Большинство читателей «Новостей» читали охотно мои статьи, но ни один из них не относился серьезно к ним и к их тенденции, и я знал это. Однажды -и это была, кажется, единственная из всех статей этого периода, которую стоило бы спасти от погребения, — я назвал себя и всех остальных своих собратьев по перу черным по белому «клоунами». Статья была направлена против одного журналиста из конкурирующей газеты, человека достойного, спокойного и безликого, не умного и не глупого, анонима в полном смысле этого слова, который стал для меня своего рода забавой и над которым я потешался при всякой возможности и без всякой возможности, просто так. Однажды я обратился к нему прямо и написал: разумеется, без причины и нужды травил я тебя и буду травить, потому что мы клоуны в глазах бездельника-читателя. Мы болтаем, а он зевает, мы желчью пишем, а он говорит: «Недурно написано, дайте мне еще стакан компоту». Что делать клоуну на такой арене, как не отвесить пощечину своему собрату, другому клоуну?

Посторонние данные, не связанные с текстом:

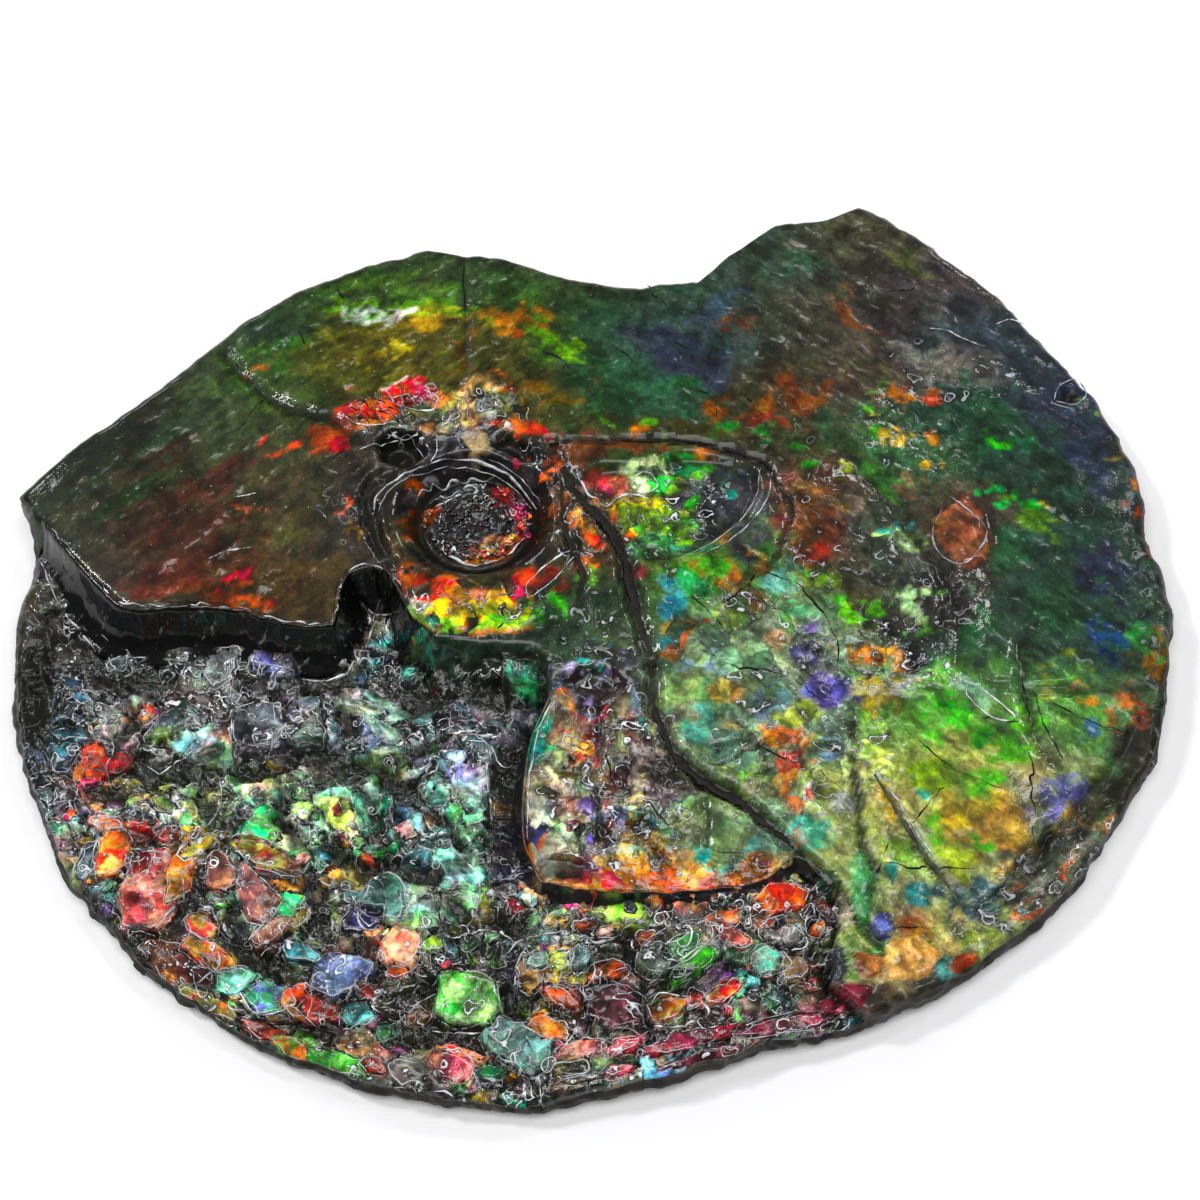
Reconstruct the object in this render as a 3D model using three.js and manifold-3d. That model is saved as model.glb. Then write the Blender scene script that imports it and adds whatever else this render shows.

К моему сионизму тоже относились как к чему-то несерьезному. Действительно, я не присоединился тогда еще ни к одной организации, не знал никого из сионистов в городе, но несколько раз посвятил один или два абзаца этой теме. В почетном петербургском ежемесячнике появилась статья некоего Бикермана, написанная в стиле, который величали в то время «научным». Он разносил сионизм в пух и прах, доказывал, что еврейскому народу выпала счастливая и завидная судьба. Я написал пространный ответ, с аргументами, к которым и ныне мне нечего прибавить; на другой день я встретился с одним из своих знакомых, Равницким, тоже несомненным почитателем Сиона. Он сказал мне: «Что это за новую забаву вы нашли себе?»

Жил я дома у мамы с сестрой. У них произошли большие перемены за время моего пребывания в Италии: сестра вышла замуж за врача, уроженца Александровска-на-Днепре. Это река и город отца. Я побывал там. Половина его жителей еще помнила «Иону», маму приняли, как вдовствующую царицу, и вечерами за чайным столиком на веранде нам рассказывали легенды о подвигах отца, о былом величии Днепра и об украинской торговле зерном. Полтора года спустя — я был тогда в Риме — умер зять, и в доме остались две вдовы и четырехмесячный младенец (теперь он инженер электрической компании в Хайфе). Сестра совладала с горем, открыла женскую школу и начала развивать ее мало-помалу в гимназию. Всегда в их квартирах была комната, которую они называли «моей», и при каждом моем возвращении в Одессу требовалось только постелить простыни на мою кровать.

Однажды посреди ночи — это было в начале 1902 года — сестра разбудила меня и прошептала «полиция». Вошел офицер в голубом жандармском мундире. В течение часа он рылся в моих книгах и бумагах, нашел какую-то «запрещенную» брошюру и пачку моих статей, которые напечатали в итальянской газете, издававшейся в Милане, и предложил следовать за ним: «Я получил приказ доставить вас в Крепость». Я поцеловал маму и сестру. Они не плакали и не жаловались, мама только сказала мне тихо: «Да благословит тебя Господь», и мы уехали. Крепость находится далеко за городом, за горой Чумкой, позади христианского и еврейского кладбищ. Дорогу я скоротал за любезной беседой с околоточным надзирателем, и он сказал мне: «Читал я, сударь, ваши статьи; весьма недурственно».